入院後経過:頭部MRI検査にてDWI-FLAIRミスマッチ所見を認めたことから,経静脈的血栓溶解療法を施行し,意識障害と左半側空間無視は改善した.左上下肢の舞踏運動は,無治療にて程度・頻度・範囲ともに徐々に軽減した.左半身筋力低下と感覚障害・消去現象は第7病日には認められなくなった.退院時のNIHSSは0点となり,第23病日に独歩退院となった.

考察

舞踏運動の発症機序は,大脳皮質と基底核で構成される運動ループにおいて,抑制性経路である間接路の機能が低下し促通性経路である直接路の機能が増強することで,同側視床の脱抑制を来し,視床から大脳皮質に投射する興奮性ニューロンが増強されるためと考えられている45.脳卒中による片側舞踏運動は,基底核が直接障害されなくても発症することが知られており,前頭葉や頭頂葉,側頭葉,島皮質といった大脳皮質領域のみの血流低下によって,大脳皮質と基底核間の運動ループ内の不均衡が生じるためと考察される36

本症例では感覚障害を呈し,頭部MRIでは右M2閉塞による中心後回や島皮質後面に脳梗塞を認めた.感覚野領域の脳梗塞によって片側舞踏運動を呈することは稀であり,Chungらが検討した27例の片側舞踏運動症例のうちM2閉塞を認めたのは1例のみであった3.体性感覚野と基底核との間の神経回路は以前から報告されており7,体性感覚野からの情報が基底核に入り,その情報が基底核の出力路から視床に到達する.そして感覚野からの入力が運動ループを修飾し,運動調節の役割を果たしている.本症例は脳梗塞によって体性感覚野と基底核との神経経路が障害されることにより,感覚系による運動制御機構の機能障害が生じ,片側舞踏運動の発症に寄与した可能性があると考察した.

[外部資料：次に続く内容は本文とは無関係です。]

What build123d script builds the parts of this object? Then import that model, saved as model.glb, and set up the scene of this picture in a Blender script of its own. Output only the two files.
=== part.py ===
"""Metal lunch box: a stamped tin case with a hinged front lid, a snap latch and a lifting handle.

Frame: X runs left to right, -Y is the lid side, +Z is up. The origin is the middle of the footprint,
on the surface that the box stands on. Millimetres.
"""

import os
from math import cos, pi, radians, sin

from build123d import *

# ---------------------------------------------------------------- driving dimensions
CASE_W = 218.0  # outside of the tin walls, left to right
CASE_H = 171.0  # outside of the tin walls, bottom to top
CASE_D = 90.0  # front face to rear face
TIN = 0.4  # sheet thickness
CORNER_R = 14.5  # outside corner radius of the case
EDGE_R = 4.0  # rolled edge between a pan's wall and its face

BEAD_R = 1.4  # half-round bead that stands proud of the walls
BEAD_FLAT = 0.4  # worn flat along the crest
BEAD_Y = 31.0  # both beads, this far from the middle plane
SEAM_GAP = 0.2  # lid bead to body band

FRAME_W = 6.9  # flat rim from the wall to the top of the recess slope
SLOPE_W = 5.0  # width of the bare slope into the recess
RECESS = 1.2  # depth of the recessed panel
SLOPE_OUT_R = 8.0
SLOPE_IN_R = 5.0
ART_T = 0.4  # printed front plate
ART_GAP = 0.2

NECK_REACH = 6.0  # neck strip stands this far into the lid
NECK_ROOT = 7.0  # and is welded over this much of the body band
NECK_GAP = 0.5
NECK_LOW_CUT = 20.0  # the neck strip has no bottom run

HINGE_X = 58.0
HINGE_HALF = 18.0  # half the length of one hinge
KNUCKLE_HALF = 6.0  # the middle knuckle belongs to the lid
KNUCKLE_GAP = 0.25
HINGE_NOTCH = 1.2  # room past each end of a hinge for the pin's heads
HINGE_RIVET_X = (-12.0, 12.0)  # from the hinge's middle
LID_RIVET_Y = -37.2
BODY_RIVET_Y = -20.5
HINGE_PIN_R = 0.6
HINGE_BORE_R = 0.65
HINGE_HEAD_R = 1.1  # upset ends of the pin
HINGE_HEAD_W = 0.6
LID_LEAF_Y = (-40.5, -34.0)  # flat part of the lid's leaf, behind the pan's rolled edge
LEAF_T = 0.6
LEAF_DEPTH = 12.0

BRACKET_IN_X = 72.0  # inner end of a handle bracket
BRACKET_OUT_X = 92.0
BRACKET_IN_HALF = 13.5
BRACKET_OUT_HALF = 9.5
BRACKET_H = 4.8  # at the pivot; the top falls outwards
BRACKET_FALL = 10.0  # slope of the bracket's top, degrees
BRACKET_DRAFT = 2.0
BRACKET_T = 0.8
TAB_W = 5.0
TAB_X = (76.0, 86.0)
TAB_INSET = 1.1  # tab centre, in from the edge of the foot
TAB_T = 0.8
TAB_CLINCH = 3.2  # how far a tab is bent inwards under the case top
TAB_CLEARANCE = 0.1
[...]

また,本症例では入院時の腎機能障害を認めており,これが不随意運動の出現に寄与した可能性がある.高齢者において,腎機能障害により一過性の不随意運動が出現する例が報告されている8.また,一側前大脳動脈領域の脳梗塞症例で,フェニトイン中毒により片側asterixisを呈した例も報告されている9.代謝性の要因に脳梗塞が加わると病変支配側の不随意運動が誘発されやすくなると考えられ,本症例も同様に腎機能障害による代謝的要因がある状態で脳梗塞を発症したため,片側舞踏運動を呈したのではないかと推察した.

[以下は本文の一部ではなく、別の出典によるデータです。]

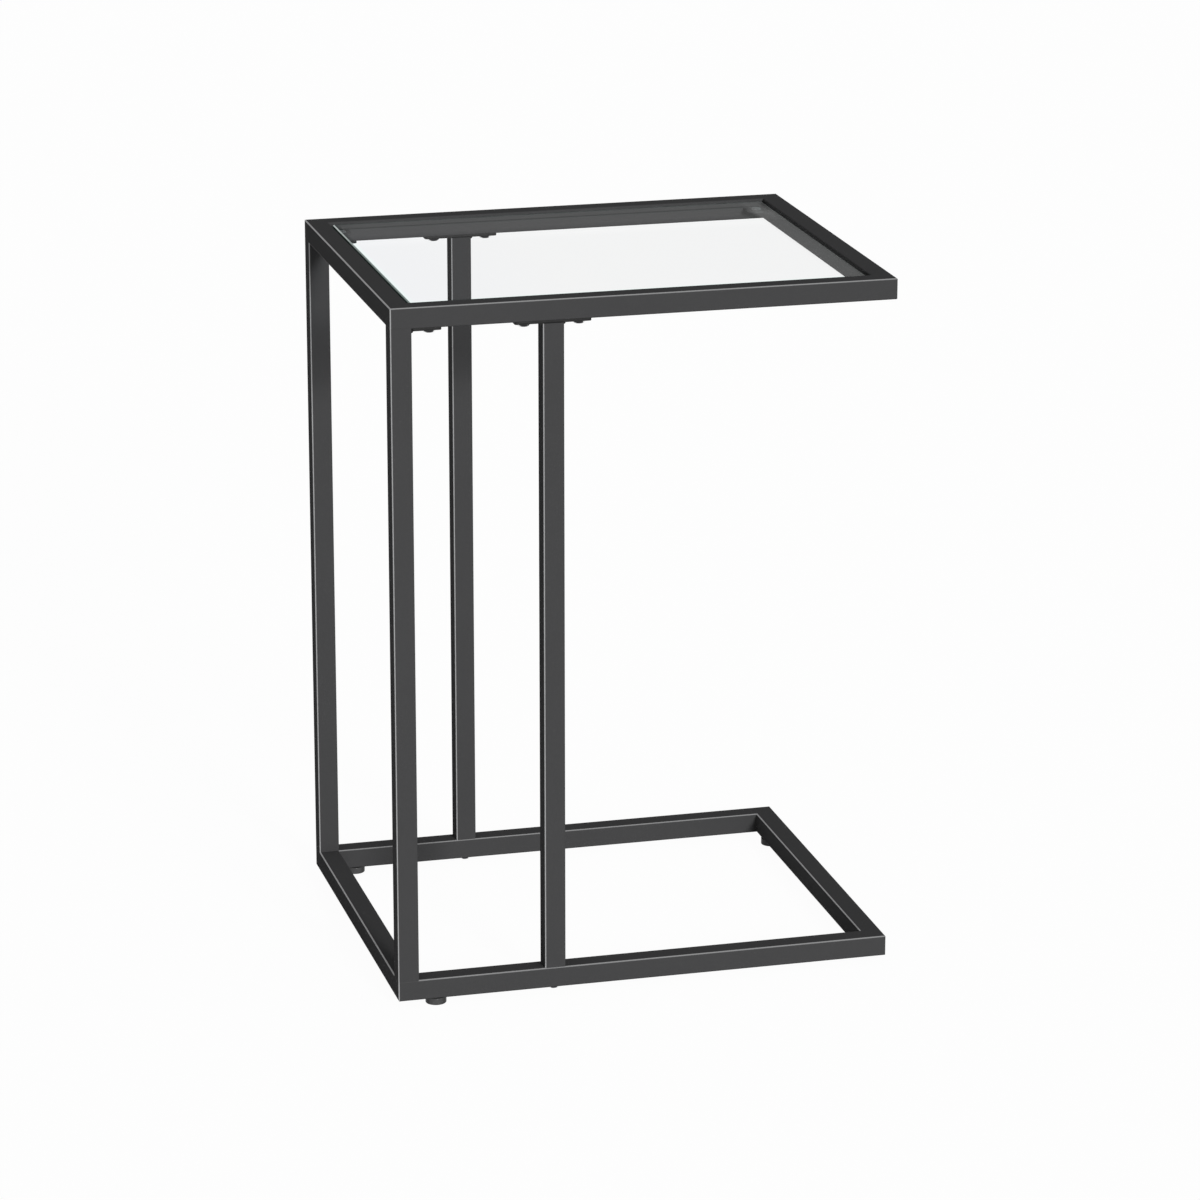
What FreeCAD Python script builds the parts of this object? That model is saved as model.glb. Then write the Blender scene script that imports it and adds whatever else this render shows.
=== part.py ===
import FreeCAD, Part
import math
import os

import Sketcher

# C-shaped side table: a glass-topped frame and an open floor frame, both of mitred
# square steel tube, joined along the left side by two corner posts and two centre
# posts.  The right side stays open, so that the floor frame slides under a sofa.
#
# Millimetres, +Z up.  The origin is on the floor under the middle of the table,
# -Y is the front and -X is the side that carries the posts.

Vector = FreeCAD.Vector
X_AXIS = Vector(1, 0, 0)
Z_AXIS = Vector(0, 0, 1)

DRIVING_SIZES = {
    # overall
    "overall_length": 480,
    "overall_depth": 390,
    "overall_height": 675,
    # square steel tube of all rails and posts
    "tube_size": 20,
    "tube_wall": 1.2,
    "tube_corner_radius": 1.5,
    # posts, from the left outer face to the axis of the centre posts
    "centre_post_position": 152,
    # how far the ends of a corner post reach over the rounded edges of the rails
    "post_cope_depth": 1,
    # steel plates under the top frame
    "plate_thickness": 2.5,
    "plate_width": 18,
    "plate_end_margin": 10,
    "plate_corner_radius": 2,
    "centre_bolt_offset": 26,
    "corner_bolt_offset": 28,
    # button-head bolts
    "bolt_diameter": 6,
    "bolt_hole_clearance": 0.3,
    "bolt_head_diameter": 12,
    "bolt_head_height": 3.2,
    "bolt_head_rounding": 2.2,
    "bolt_tip_chamfer": 0.8,
    "socket_width": 4,
    "socket_depth": 2,
    "top_bolt_reach": 11,
    "base_bolt_grip": 9,
    # rivet nuts, set flush into the tube walls
    "nut_barrel_diameter": 9,
    "nut_flange_diameter": 10.5,
    "nut_flange_thickness": 0.5,
    "nut_crimp_diameter": 12,
    "nut_crimp_height": 2,
    "nut_length": 12,
    # threaded plugs in the lower ends of the centre posts
    "plug_height": 12,
    "plug_clearance": 0.1,
    "plug_corner_chamfer": 1,
    # levelling feet
    "foot_height": 7,
    "foot_diameter": 20,
    "foot_edge_rounding": 1.8,
    "foot_clearance": 0.3,
    "foot_setback": 38,
    "stud_clearance": 0.1,
    "stud_reach": 14,
    "stud_embedment": 4.5,
    # glass panel and what carries it
    "glass_thickness": 5,
    "glass_edge_gap": 2.5,
    "glass_recess": 1.5,
    "glass_corner_radius": 3,
    "glass_edge_chamfer": 1.2,
    "glass_seat_clearance": 0.3,
    "bumper_diameter": 10,
    "bumper_height": 1.5,
    "bumper_rounding": 0.8,
    "bumper_inset": 10,
    "support_size": 20,
    "support_thickness": 2,
    "support_corner_cut": 6,
    # how far cutting outlines run past the metal they cut
    "overcut": 1,
}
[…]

その他に,塞栓の再開通によって過灌流となった大脳皮質領域に過剰興奮が生じて不随意運動を呈した可能性も考えられる.本症例では舞踏運動が生じた時期に脳波やperfusion MRI検査が行えていなかったため,その可能性を検討する所見を得ることはできなかった.

今回,急性期脳梗塞によって片側舞踏運動を呈した症例を経験した.体性感覚野領域の脳梗塞による運動制御機構の機能障害と腎機能障害との組み合わせによって,片側舞踏運動が顕在化した可能性を考えた.

Notes

※著者全員に本論文に関連し,開示すべきCOI状態にある企業,組織,団体はいずれも有りません.